Railway Station in Maharashtra, India

Masjid (station code: MSD) is a railway station in the Masjid Bunder area of South Mumbai on the Central and Harbour lines of the Mumbai Suburban Railway. It is the penultimate stop for all trains on those lines in the "up" direction. It was opened on 20 September 1875. The station is named after a Jewish synagogue, "Shaar Harahamim The Gate of Mercy Synagogue" which is about 200 mts. away from the railway station. In the local Marathi language, a synagogue is called a mashid (mosque) just like a Muslim mosque.

The station has four platforms (two for Harbour Line and two for Main Line). The volume of passengers on this station is very high due to different wholesale markets (i.e., Crawford Market) surrounding the station. These markets, referred to as bazaars, have various wholesale merchants, called stockists.

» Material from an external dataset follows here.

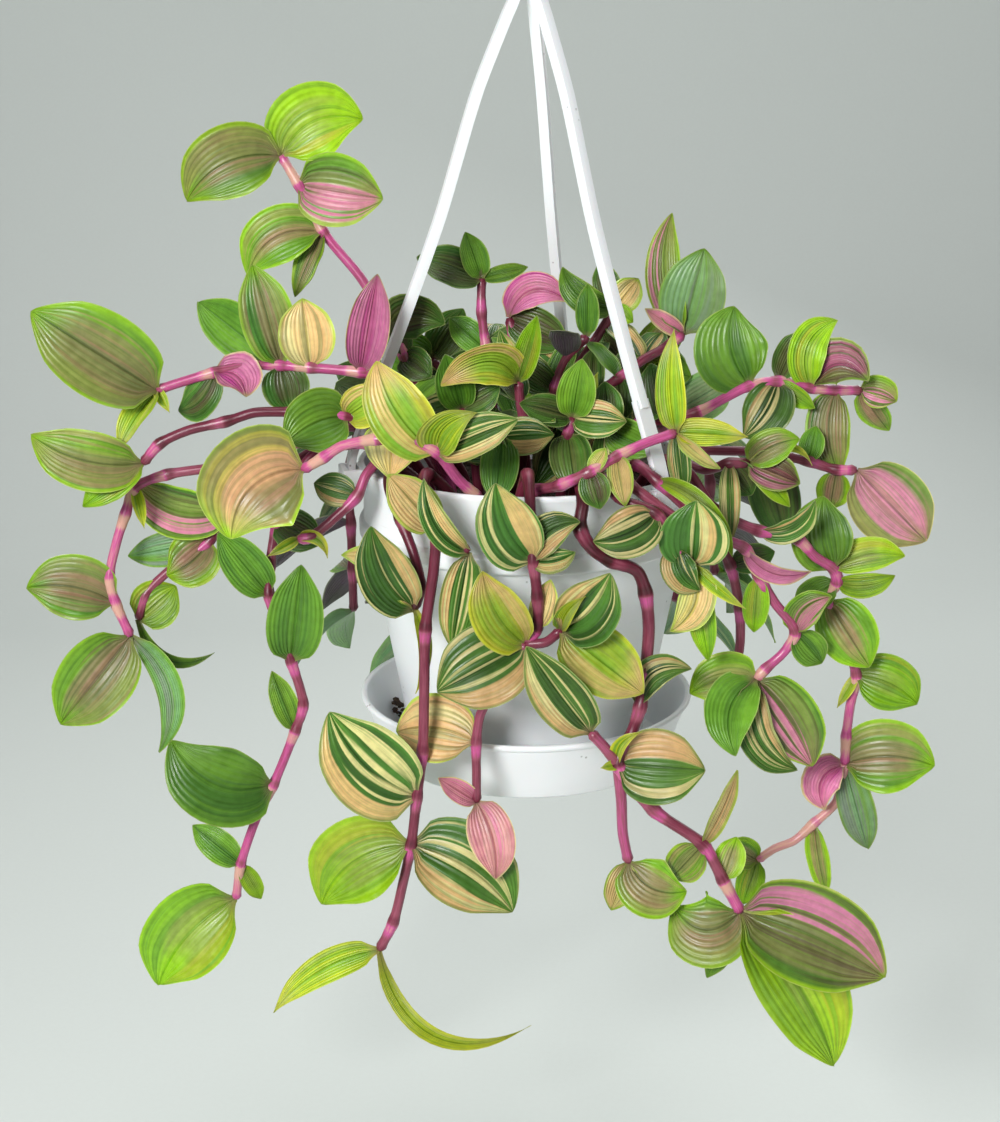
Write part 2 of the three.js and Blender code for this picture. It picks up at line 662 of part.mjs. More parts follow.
// Pot
function ear(degrees) {
  const body = solidOf(block(EAR.outer - EAR.inner, EAR.width, EAR.height,
    (EAR.outer + EAR.inner) / 2, 0, -EAR.height / 2));
  const slot = solidOf(block(EAR.slotOuter - EAR.slotInner, EAR.slotWidth, EAR.height * 3,
    (EAR.slotOuter + EAR.slotInner) / 2, 0, -EAR.height / 2));
  return { body: body.rotate([0, 0, degrees]), slot: slot.rotate([0, 0, degrees]) };
}

function pot() {
  let made = turned([...POT_OUTSIDE, ...POT_INSIDE]);
  const ears = Object.values(STRAP_ANGLES).map(ear);
  ears.forEach(({ body }) => {
    made = made.add(body);
  });
  ears.forEach(({ slot }) => {
    made = made.subtract(slot);
  });
  for (let i = 0; i < DRAIN_HOLES; i += 1) {
    const angle = (i / DRAIN_HOLES) * 2 * Math.PI;
    const drill = new THREE.CylinderGeometry(DRAIN_RADIUS, DRAIN_RADIUS, 20, DRAIN_SIDES);
    drill.rotateX(Math.PI / 2);
    drill.translate(DRAIN_CIRCLE * Math.cos(angle), DRAIN_CIRCLE * Math.sin(angle), POT_OUTSIDE[0][1]);
    made = made.subtract(solidOf(drill));
  }
  return made;
}

// Hanger
function hook() {
  const hubTop = HUB_BOTTOM + HUB_HEIGHT;
  const hub = turned([
    [0, HUB_BOTTOM], [HUB_RADIUS - 1, HUB_BOTTOM], [HUB_RADIUS, HUB_BOTTOM + 1], [HUB_RADIUS, hubTop - 3],
    [HUB_RADIUS - 3, hubTop], [0, hubTop],
  ], HUB_SIDES);
  const middle = HOOK_BEND + HOOK_ROD;
  const centre = HOOK_TO_RIM - HOOK_BEND;
  const bend = [];
  for (let i = 0; i <= 6; i += 1) {
    const angle = (i / 6) * Math.PI;
    bend.push([middle * Math.cos(angle), centre + middle * Math.sin(angle)]);
  }
  const points = [...HOOK_SHANK, ...bend, ...HOOK_TIP].map(([x, z]) => new THREE.Vector3(x, 0, z));
  return hub.add(solidOf(swept(roundOutline(HOOK_ROD, HOOK_SIDES), points, HOOK_STEPS)));
}

function strap(degrees) {
  const upright = ([r, z]) => new THREE.Vector3(r, 0, z);
  const arm = solidOf(swept(outlineOf(STRAP_WIDTH, STRAP_DEPTH), STRAP_ROUTE.map(upright), 9));
  const foot = solidOf(swept(outlineOf(FOOT_WIDTH, FOOT_THICK), FOOT_ROUTE.map(upright), 8));
  const barb = solidOf(block(FOOT_THICK, BARB_WIDTH, BARB_HEIGHT,
    FOOT_ROUTE[3][0], 0, BARB_TOP - BARB_HEIGHT / 2));
  return joined([arm, foot, barb]).rotate([0, 0, degrees]);
}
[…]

Stockists from the Iron Market (Lokhand Bazaar), situated on the Eastern side of the railway station and Diamond Traders situated on Western side make trades of millions of Rupees each day in the markets. The southern end towards CSMT leads to Yousuf Mehar Ali Road, Jama Masjid, Kalbadevi, Crawford Market, Mandvi and the surrounding area.

Due to the docks, Masjid is a prominent area recognized as the hub of the larger shipping and maritime companies of India. The first office of the Reliance Commercial Corporation was set up at the Narsinathan Street in Masjid Bunder.